Even though he lacked the technical skills to become an inventor, Jackson never let barriers detour him from pursuing his dreams. “My father was a carpenter. I used to watch my father go to an empty lot. Before you knew it, he had built a building on that lot with his own two hands. That showed me that something could be built from nothing–and that planted in my mind that nothing was impossible.”

A high school dropout who eventually obtained his GED, Jackson developed a fascination with technology and electronics as a youth. He attended television repair school at night and eventually operated a radio and television repair shop while stationed as a soldier in Fayette, North Carolina. Next came a degree in business administration from Columbia College in Columbia, Mo.

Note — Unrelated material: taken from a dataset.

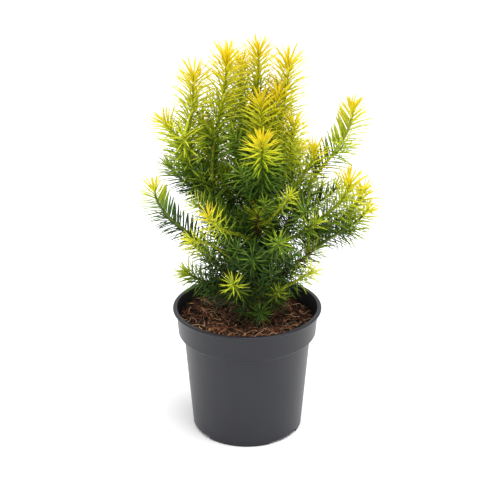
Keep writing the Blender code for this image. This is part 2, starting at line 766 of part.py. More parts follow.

Jackson said that the concept for the remote control, which he calls the programmable television controller, occurred in 1976. “One morning at around 4 a.m., I sat up in bed and started scribbling down an idea for a television device that could block out objectionable programs,” recalls Jackson. “I studied the TV guide and I saw that it contained seven days of information. I knew that I had to find out how to store the data, time and channel information into a memory device in conjunction with a clock in order to make the idea work.”

After tinkering with the concept for several years, Jackson conceived the earliest model of the remote control. He patented his creation in 1978. “My idea was to allow parents to block out violent and objectionable programming that they didn’t want their children to watch,” said Jackson. Calling his creation the TeleCommander, Jackson founded his own company, Protelcon, Inc. in 1993 to market and distribute the product.

By the mid-90s, Jackson was summoned before Congress to demonstrate his device. “At the time, there was a big controversy surrounding the major networks–NBC, ABC, FOX and CBS. The government had them on the hot seat for airing violent and objectionable programming on television.”

But what should have been the road to worldwide acclaim and riches came crashing down when a bad business deal caused Jackson to lose the patent on his invention. “I merged Protelcon with another company called Music Semi-Conductors, Inc. in 1994. Before the ink was dry on the contract, they absconded with my patent,” Jackson recalls.

Jackson said that he and his business partner, James Burns, took Music Semi-Conductors to court several times. “But we got burned,” Jackson recalls. “Our lawyers sided with Music Semi-Conductor because they had deep pockets. My partner and I spent over $100,000 in lawyer’s fees attempting to buy back the patent for my invention but we were left out in the cold.”
Although the memory is still painful and his invention continues to reap millions worldwide, Jackson said he is extremely proud that the V-chip technology and the remote control have gained global popularity.

“It still makes me proud that my seven-day timer is on VCRs all over the world and I still have the original patents to prove that,” said Jackson. But he also noted black inventors do not get the recognition like megastar black athletes and entertainers. “Inventing is an area that black people are not noted for,” he observed. “Blacks buy and use everything, but we very seldom manufacture or control products.”

With a mind that is always percolating with ideas, Jackson said there are at least 20 or 30 other inventions on his mental drawing board. “Some are products for the deaf, some are tracking and security systems for airplanes, and some are inventions for children.” The inventor said he hopes to start another company in the near future to market his inventions.

And Jackson said that he plans to reach out to other African American inventors who have like-minded goals. “I’ve always said that whatever I do next had to be a big idea, global in scope, intellectually challenging, and it had to make a notable difference in the lives of others,” said Jackson. “I plan to seek out like-minded individuals to assist me in achieving these goals.”

So how did a prolific inventor wind up serving finger licking ribs at a barbecue restaurant?
Jackson chuckles. “I had a family member running the restaurant, but she eventually went back home, so here I am,” Jackson said as he scurries to a table and scribbles down a customer’s order.